Car Wash Roofing Questions
What membrane do you put over a tunnel bay?
Usually a 60-mil fully adhered PVC. PVC stands up to the alkaline soaps and wax compounds a wash uses far better than TPO or EPDM, and bonding it down removes the fastener field that tunnel humidity corrodes from below. Over the lobby, equipment room, and vacuum canopy we can drop back to a mechanically attached system, since the chemical exposure there is much lighter.
Will the wash chemicals void my roof warranty?
They can. Most single-ply warranties carry a chemical-exposure exclusion in the fine print. Before we spec a bay we confirm with the manufacturer that your specific chemical line is compatible with the membrane and that the warranty actually covers a wash environment. Some makers offer a chemical-exposure warranty option, and we line that up during the proposal so there's no surprise later.
The roof looks fine from on top, so why do I have a leak?

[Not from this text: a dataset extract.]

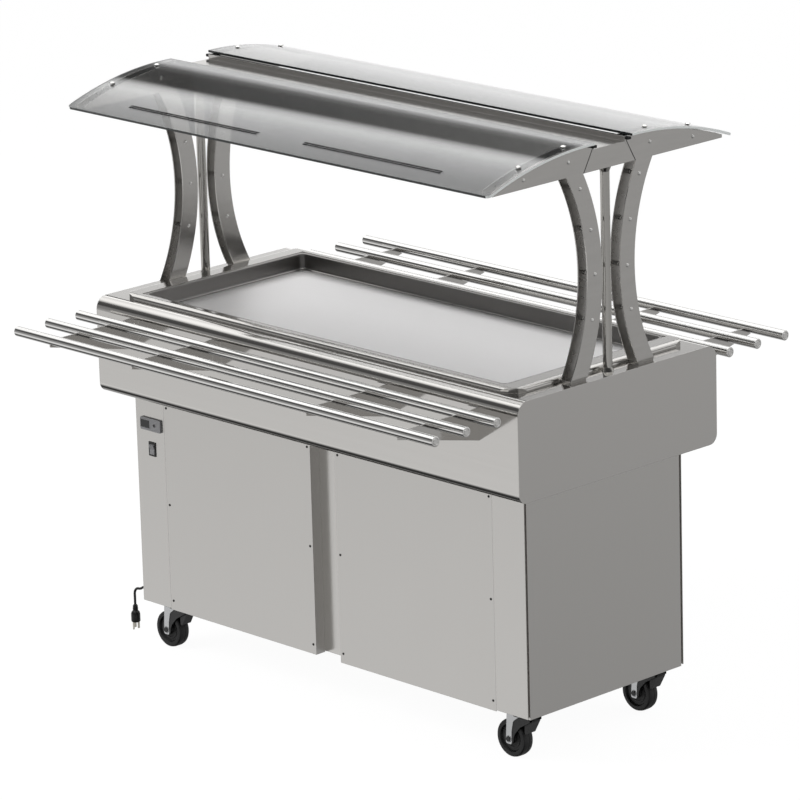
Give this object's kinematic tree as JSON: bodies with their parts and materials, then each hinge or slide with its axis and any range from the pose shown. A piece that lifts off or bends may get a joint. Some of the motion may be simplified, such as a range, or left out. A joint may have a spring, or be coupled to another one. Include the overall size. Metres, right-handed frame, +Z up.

On a wash, that's the normal pattern. The damage is often on the underside, where humidity has corroded fasteners and rusted the deck while the top membrane still looks serviceable. A leak that shows up indoors with a clean-looking roof above it usually means the assembly is failing from below, which is why we core-sample and check fasteners rather than judging a wash roof by its surface.
Can you re-roof without shutting the wash down?
In almost every case, yes. Augusta washes run long hours, so we put the tunnel-bay work into the early-morning or post-close window and keep the wash open through the day. Canopy and equipment-room work runs during business hours with the affected lane coned off. We confirm a watertight dry-in before we leave each day so a pop-up storm never reaches the equipment.
Do you cover the vacuum canopies and customer canopies too?
Yes. The vacuum canopy, any customer waiting cover, and the transitions where those structures meet the main building are all part of how we scope a wash. Canopy membrane or panel replacement, gutters and downspouts, and that canopy-to-building flashing are exactly where the chronic leaks live, so we'd rather address them up front than chase them later.